*Given material:*

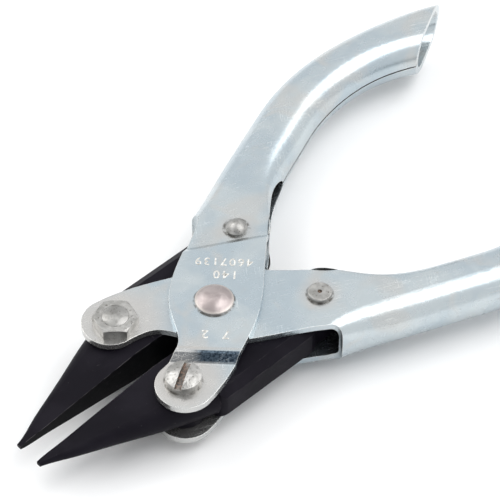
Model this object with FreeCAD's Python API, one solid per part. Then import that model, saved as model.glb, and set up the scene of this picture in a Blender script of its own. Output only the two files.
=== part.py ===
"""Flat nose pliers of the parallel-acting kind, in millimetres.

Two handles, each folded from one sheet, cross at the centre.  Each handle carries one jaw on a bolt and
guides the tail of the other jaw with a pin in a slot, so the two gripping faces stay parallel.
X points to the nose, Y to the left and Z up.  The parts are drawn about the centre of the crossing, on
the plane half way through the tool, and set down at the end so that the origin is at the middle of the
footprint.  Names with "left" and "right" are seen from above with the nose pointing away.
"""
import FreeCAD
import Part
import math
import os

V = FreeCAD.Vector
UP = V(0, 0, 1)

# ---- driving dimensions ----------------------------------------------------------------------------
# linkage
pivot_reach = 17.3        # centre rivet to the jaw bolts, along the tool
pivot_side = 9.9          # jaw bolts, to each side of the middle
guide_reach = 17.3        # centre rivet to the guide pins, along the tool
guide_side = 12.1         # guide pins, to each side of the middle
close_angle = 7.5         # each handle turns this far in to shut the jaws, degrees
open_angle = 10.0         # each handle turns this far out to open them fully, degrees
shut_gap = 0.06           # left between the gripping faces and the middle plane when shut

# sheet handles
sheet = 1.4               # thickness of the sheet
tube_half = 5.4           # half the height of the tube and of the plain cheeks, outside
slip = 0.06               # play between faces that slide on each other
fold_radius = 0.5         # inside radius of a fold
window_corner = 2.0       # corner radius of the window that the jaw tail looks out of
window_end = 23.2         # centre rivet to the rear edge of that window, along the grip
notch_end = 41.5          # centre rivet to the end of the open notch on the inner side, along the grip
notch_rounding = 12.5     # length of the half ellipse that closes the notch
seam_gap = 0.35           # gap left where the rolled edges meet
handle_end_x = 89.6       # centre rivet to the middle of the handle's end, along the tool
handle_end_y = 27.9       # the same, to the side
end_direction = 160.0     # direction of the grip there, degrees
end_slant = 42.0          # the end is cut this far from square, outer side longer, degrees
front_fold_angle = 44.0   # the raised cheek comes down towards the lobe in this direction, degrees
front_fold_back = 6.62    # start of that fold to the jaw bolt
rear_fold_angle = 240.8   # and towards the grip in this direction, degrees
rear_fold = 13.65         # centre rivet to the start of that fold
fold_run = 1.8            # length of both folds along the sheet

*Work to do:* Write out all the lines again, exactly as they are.

*Solution for this problem:*
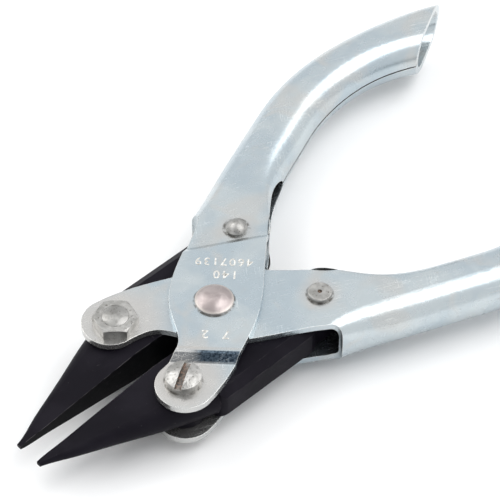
Model this object with FreeCAD's Python API, one solid per part. Then import that model, saved as model.glb, and set up the scene of this picture in a Blender script of its own. Output only the two files.
=== part.py ===
"""Flat nose pliers of the parallel-acting kind, in millimetres.

Two handles, each folded from one sheet, cross at the centre.  Each handle carries one jaw on a bolt and
guides the tail of the other jaw with a pin in a slot, so the two gripping faces stay parallel.
X points to the nose, Y to the left and Z up.  The parts are drawn about the centre of the crossing, on
the plane half way through the tool, and set down at the end so that the origin is at the middle of the
footprint.  Names with "left" and "right" are seen from above with the nose pointing away.
"""
import FreeCAD
import Part
import math
import os

V = FreeCAD.Vector
UP = V(0, 0, 1)

# ---- driving dimensions ----------------------------------------------------------------------------
# linkage
pivot_reach = 17.3        # centre rivet to the jaw bolts, along the tool
pivot_side = 9.9          # jaw bolts, to each side of the middle
guide_reach = 17.3        # centre rivet to the guide pins, along the tool
guide_side = 12.1         # guide pins, to each side of the middle
close_angle = 7.5         # each handle turns this far in to shut the jaws, degrees
open_angle = 10.0         # each handle turns this far out to open them fully, degrees
shut_gap = 0.06           # left between the gripping faces and the middle plane when shut

# sheet handles
sheet = 1.4               # thickness of the sheet
tube_half = 5.4           # half the height of the tube and of the plain cheeks, outside
slip = 0.06               # play between faces that slide on each other
fold_radius = 0.5         # inside radius of a fold
window_corner = 2.0       # corner radius of the window that the jaw tail looks out of
window_end = 23.2         # centre rivet to the rear edge of that window, along the grip
notch_end = 41.5          # centre rivet to the end of the open notch on the inner side, along the grip
notch_rounding = 12.5     # length of the half ellipse that closes the notch
seam_gap = 0.35           # gap left where the rolled edges meet
handle_end_x = 89.6       # centre rivet to the middle of the handle's end, along the tool
handle_end_y = 27.9       # the same, to the side
end_direction = 160.0     # direction of the grip there, degrees
end_slant = 42.0          # the end is cut this far from square, outer side longer, degrees
front_fold_angle = 44.0   # the raised cheek comes down towards the lobe in this direction, degrees
front_fold_back = 6.62    # start of that fold to the jaw bolt
rear_fold_angle = 240.8   # and towards the grip in this direction, degrees
rear_fold = 13.65         # centre rivet to the start of that fold
fold_run = 1.8            # length of both folds along the sheet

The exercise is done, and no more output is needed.